Default rates highlight growing student loan crisis
In 1988, Latarsha Cockey signed up for computer classes at PTC Career Institute in Baltimore, Md. She hadn’t finished high school, and was hoping some extra skills would help her find a decent-paying job to support her young child.
“I wanted to make sure my daughter had everything that she needed,” she said. “And some of the things she wanted.”
To pay for the classes, Cockey took out a $2,500 federal student loan. But she never finished.
“I think I was there less than a month, because I came down with an illness,” she said.
That didn’t stop the school from charging her, or the student loan bills from showing up. A seizure disorder has prevented her from working ever since, Cockey said. She made payments for a while, but eventually defaulted on the loan. Her sole income is a disability check, so even $20 a month is a strain.
“I just felt like, why should I pay back something that I didn’t benefit from?” she said.
Nearly 40 percent of student loan borrowers are either in default or more than 90 days past-due on their payments, according to a new report from the think tank Demos. And like Cockey, more than half of people struggling to pay owe less than $20,000. Students who borrowed less than $10,000 were about as likely to default as those owing more than $100,000.
“That was perhaps the most surprising part to me, that in essence there was no correlation between the amount borrowed and the default rate,” said the study’s author, Robert Hiltonsmith.
One likely reason: People who didn’t graduate, and didn’t get that boost in the labor market, were twice as likely to default as those with degrees.

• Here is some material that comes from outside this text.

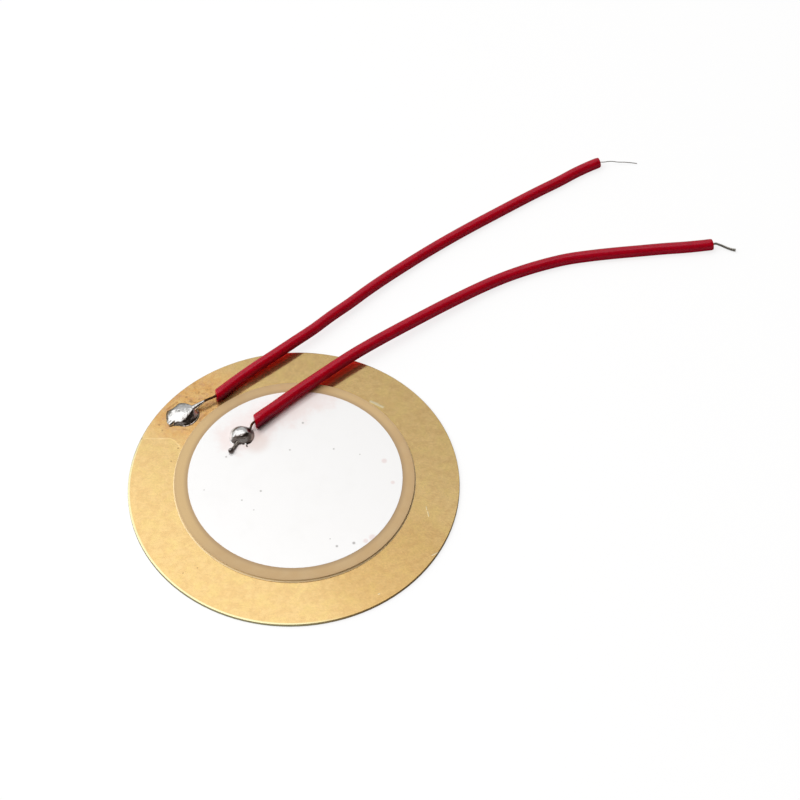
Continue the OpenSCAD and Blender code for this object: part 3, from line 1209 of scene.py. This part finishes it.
@dataclass
class DiscBody:
    """The plate, bond, ceramic and both silver prints, which stay as they are packed."""

    stack: Stack

    def dress(self, node: str, material: bpy.types.Material) -> None:
        """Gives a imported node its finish.

        Args:
            node: The node's name.
            material: Its material.
        """
        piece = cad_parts[node]
        piece.data.materials.clear()
        piece.data.materials.append(material)
        LOG.info("dressed %s", node)

    def build(self) -> None:
        """Dresses the layers."""
        silver = SilverPrint(self.stack).material()
        self.dress("brass_plate", BrassSheet(self.stack).material())
        self.dress("bond_layer", CuredBond().material())
        self.dress("lower_electrode", silver)
        self.dress("ceramic_disc", FiredCeramic(self.stack).material())
        self.dress("upper_electrode", silver)


@dataclass(frozen=True)
class Limb:
    """A tapering arm of solder that ends in a ball. Its points are from the joint's middle."""

    start: Point
    end: Point
    radii: Flat
    ball: float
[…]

“That’s really the hidden story of student loan default in this country,” said Justin Draeger, president of the National Association of Student Financial Aid Administrators. “It’s not the students who have racked up tens of thousands of dollars in loan debt. It’s the students who have relatively low amounts that have to, for whatever reason, drop out or stop out of school, and then find themselves in a world of hurt when they default.”
Latarsha Cockey eventually got legal help. Her pro bono lawyer, Catherine Gonzalez, has applied for Cockey’s loan to be discharged, based on alleged fraud at the now-defunct career school she attended.
“Even though the amount might seem relatively small, that’s a huge amount to pay if you have limited income,” Gonzalez said.
But default can have disastrous consequences for borrowers. Not only do they wind up paying more in fees and penalties, said Hiltonsmith, the ding to their credit makes it harder to get mortgages and credit cards, and even find jobs.
“Student loan default is really one of the worst things, financially, that can happen to you,” he said.